The latest open source mess is the popular open source scanner Trivy being compromised, for a month, then other open source projects downstream in the “chain” getting compromised, which will probably lead to more things getting compromised until we get back to Trivy someday. Then I think we have to call it a supply wheel. I’m not sure how these rules work.
If you read Linkedin, which I would not suggest you do, there are a ton of hot takes about how open source is insecure and bad and will be dead in a year or two. The solution of course is whatever thing that person is selling.
Lucky for us nothing will change. Let’s look at a quick history of world ending open source security events to understand why.
Heartbleed
This was how a lot of people found out that his thing called open source existed. Apparently thanks to some project that only nerds knew about and was being worked on by one person, we all had to change our passwords. This would be the thing that changed everything!
The biggest change after Heartbleed was probably the creation of the OpenSSF which turns free time into meetings.
Most companies affected by Heartbleed chose to do nothing, which is not only the easiest option but also the cheapest.
Log4Shell
There were some other incidents between Heartbleed and Log4Shell, but since nobody can remember what they are, it doesn’t really matter. Log4Shell was probably the event that made a lot of businesses realize they have open source in absolutely everything.
Once again after extensive meetings the decision was made that the best way to solve this problem is doing nothing. Maybe it’ll fix itself someday. Those open source people are pretty smart.
XZ
The XZ incident was the wake up call a lot of open source users needed! Just kidding.
After what is best described as “winning the lottery without buying a ticket” the open source world avoided what could have been a pretty big mess. XZ had a really small blast radius which made it pretty easy to ignore fixing anything. Thank goodness for that!
Trivy
This brings us to the Trivy incident. THIS TIME IT WILL ALL CHANGE!!!
I suspect nothing will change. This is like how societal problems often get ignored until they affect someone in charge or with a lot of money. Unless this somehow directly affects an oligarch or politician, which I don’t think it will, we’ll just get back on the trolley after someone (not me, goodness no) puts it back on the track.
The reality is security incidents don’t seem to change anything. Solarwinds is a memory. All the firewall vendors that have had critical incidents for the last few months are names I can’t ever remember anymore.

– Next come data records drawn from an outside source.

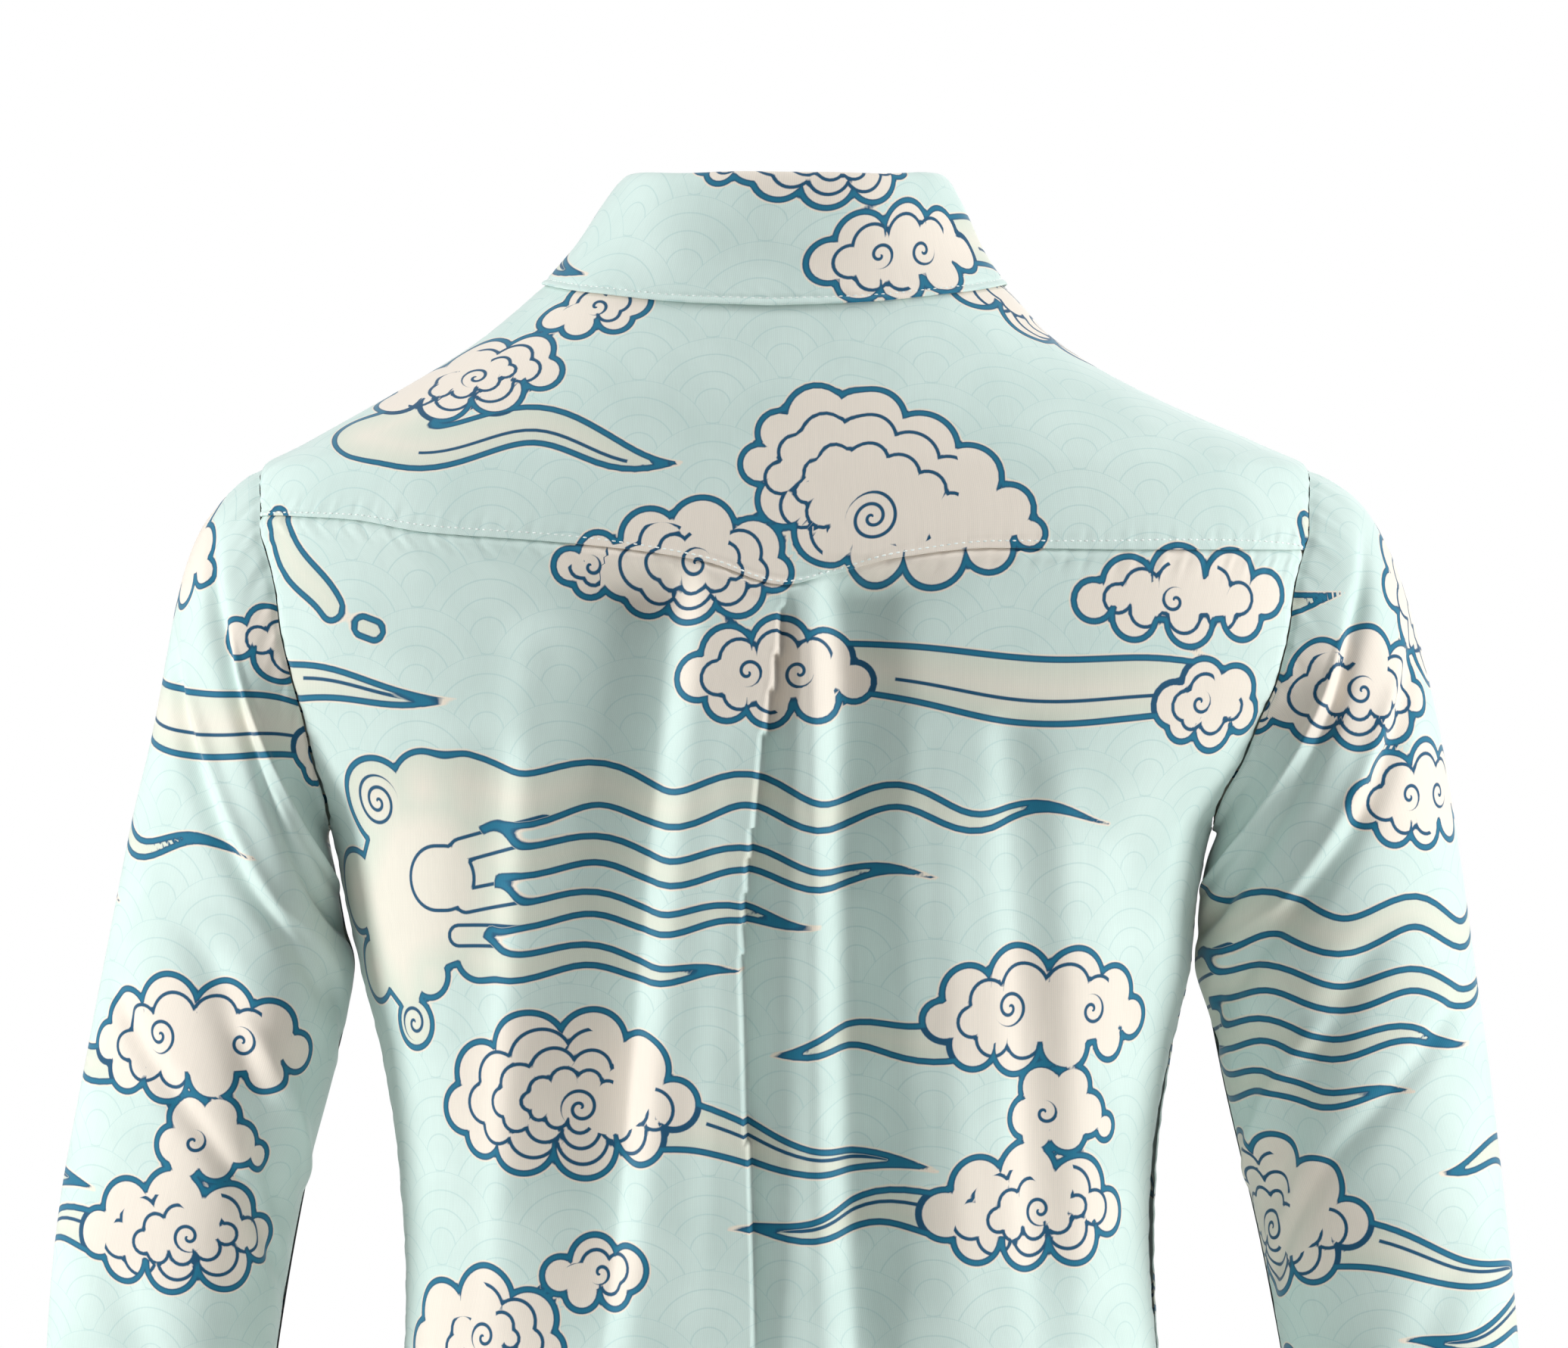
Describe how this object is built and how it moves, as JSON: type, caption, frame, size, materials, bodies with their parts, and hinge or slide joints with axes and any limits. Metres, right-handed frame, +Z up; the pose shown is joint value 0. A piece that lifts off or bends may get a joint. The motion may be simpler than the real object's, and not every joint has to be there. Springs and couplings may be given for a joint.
{
  "type": "golf shirt",
  "caption": "Long-sleeved golf shirt in light woven cloth with a cloud print, a fold-over collar, a half placket and a pleated back, filled out as if worn.",
  "frame": {"origin": "the middle of the neck, level with the collar's seam at the sides", "axes": "+Z up along the wearer, -Y the way the wearer faces, +X to the wearer's left"},
  "size_m": [0.651, 0.2417, 0.7767],
  "materials": {
    "printed_cloth": "matte",
    "button": "gloss"
  },
  "bodies": {
    "root": {"back": "printed_cloth", "yoke": "printed_cloth", "front": "printed_cloth", "placket_under": "printed_cloth", "placket_over": "printed_cloth", "collar_stand": "printed_cloth", "collar_leaf": "printed_cloth", "sleeve_left": "printed_cloth", "sleeve_right": "printed_cloth", "cuff_left": "printed_cloth", "cuff_right": "printed_cloth", "button_collar": "button", "button_placket_1": "button", "button_placket_2": "button"}
  },
  "joints": []
}
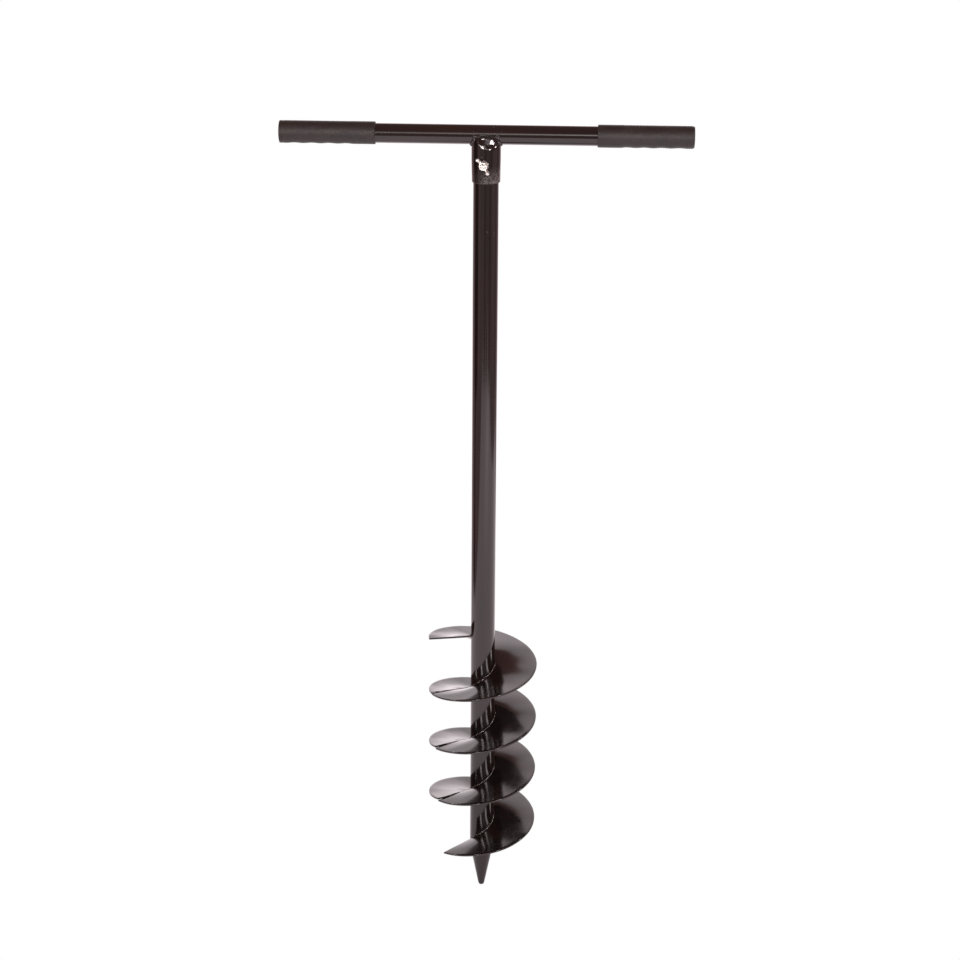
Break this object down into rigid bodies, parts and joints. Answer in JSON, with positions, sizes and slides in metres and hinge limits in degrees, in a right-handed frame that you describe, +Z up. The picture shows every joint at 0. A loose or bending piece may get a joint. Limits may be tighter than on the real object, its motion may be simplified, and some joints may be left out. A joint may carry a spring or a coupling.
{
  "type": "hand earth auger",
  "caption": "Hand auger with a T-handle, a long tube shaft, helical welded flighting and a plain cone point; the handle is held on by a cross bolt with a wing nut.",
  "frame": {"origin": "tip of the cone point, at the bottom centre of the whole object", "axes": "+Z up the shaft to the handle, X along the crossbar, the wing nut on the -Y side, its bolt 6 degrees out of square with the crossbar"},
  "size_m": [0.525, 0.15, 1.0955],
  "materials": {
    "black_enamel": "gloss",
    "grip_rubber": "matt, finely ribbed",
    "zinc_plate": "bright zinc plate"
  },
  "bodies": {
    "auger": {"shaft_tube": "black_enamel", "pilot_point": "black_enamel", "point_weld": "black_enamel", "flight_1": "black_enamel", "flight_2": "black_enamel", "flight_3": "black_enamel", "flight_4": "black_enamel", "flight_weld_1": "black_enamel", "flight_weld_2": "black_enamel", "flight_weld_3": "black_enamel", "flight_weld_4": "black_enamel", "seam_weld_1": "black_enamel", "seam_weld_2": "black_enamel", "seam_weld_3": "black_enamel", "handle_socket": "black_enamel", "handle_bar": "black_enamel", "socket_weld": "black_enamel", "left_grip": "grip_rubber", "right_grip": "grip_rubber", "lock_bolt": "zinc_plate", "head_washer": "zinc_plate"},
    "nut_washer": {"nut_washer": "zinc_plate"},
    "wing_nut": {"wing_nut": "zinc_plate"}
  },
  "joints": [
    {"name": "nut_travel", "type": "slide", "parent": "auger", "child": "nut_washer", "axis": [-0.1045, -0.9945, 0], "range_m": [0, 0.00525]},
    {"name": "nut_turn", "type": "hinge", "parent": "nut_washer", "child": "wing_nut", "pos_m": [-0.00216, -0.02059, 1.045], "axis": [-0.1045, -0.9945, 0], "range_deg": [0, 1890.5]}
  ],
  "couplings": [
    {"joint": "nut_turn", "follows": "nut_travel", "rad_per_m": 6283.2}
  ]
}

We only bring up events like Heartbleed and Log4Shell when we give conference talks or try to scare someone into giving us budget. We better hope this Trivy thing gets a fancy name and logo, lest we can’t easily use it in the future!
What about open source?
So what about open source? The truth is it’s too easy to use and too cheap for anyone to really use anything else. There will be big companies and regulated industries that use some sort of paid service that curates open source packages. But it will be expensive and something that takes months to purchase. If those curated services don’t have what the developers need, they will find a way to sneak something through the back door.
And most importantly, these security incidents aren’t actually a threat to open source. The biggest threat to open source right now is the lack of support for developers that’s burning them out. Unfortunately we don’t know how to fix that problem yet.